Automated defect segmentation and quantification in concrete structures via unmanned aerial vehicle‐based lightweight deep learning

Abstract

Large‐scale water‐related concrete structures, such as dams, inevitably develop defects over time. Traditional manual inspections are inefficient, hazardous, and prone to high false detection rates. Unmanned aerial vehicles (UAVs) equipped with high‐resolution cameras provide a safer and more efficient alternative. Although deep learning (DL) has advanced defect detection from UAV imagery, many existing approaches are not specifically designed for UAV‐based inspection scenarios, where both inference efficiency and deployment constraints must be carefully considered.
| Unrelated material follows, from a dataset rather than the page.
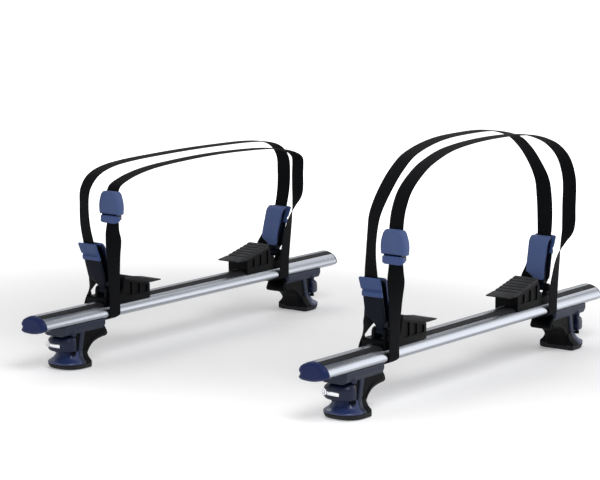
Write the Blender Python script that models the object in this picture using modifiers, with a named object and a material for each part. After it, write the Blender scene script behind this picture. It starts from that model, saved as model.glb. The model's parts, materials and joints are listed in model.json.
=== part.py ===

In addition, relatively few methods incorporate three‐dimensional (3D) reconstruction for spatial localization and dimensional quantification of concrete defects, limiting the applicability in scenarios requiring precise structural assessment. To overcome current limitations, this study presents an automated framework for defect detection and quantitative assessment in large‐scale concrete structures by integrating UAV photogrammetry, multi‐view 3D reconstruction, and DL techniques. A lightweight defect segmentation method is developed by embedding an enhanced shifted window multi‐head self‐attention module into a streamlined U‐Net architecture, effectively capturing both fine‐grained local details and broader contextual cues. The improved attention mechanism enables efficient inter‐window communication with minimal computational overhead, enhancing the network's ability to detect small and fragmented defects. To further reduce model complexity and improve deployment efficiency, knowledge distillation is applied during training, allowing the student model to maintain high segmentation accuracy with reduced computational cost. In parallel, a multi‐view stereo reconstruction approach is employed to generate accurate 3D point clouds of the inspected structures. Defect locations and dimensions are then quantitatively evaluated through reverse mapping and photogrammetric analysis. The proposed framework is validated through case studies on concrete beams and high‐arch dams. Experimental results demonstrate that the enhanced lightweight U‐Net achieves accurate segmentation, while the 3D reconstruction enables defect‐precise spatial localization and millimeter‐level measurement. These findings highlight the potential of combining UAV imaging, DL, and 3D reconstruction for efficient and reliable inspection of large concrete structures.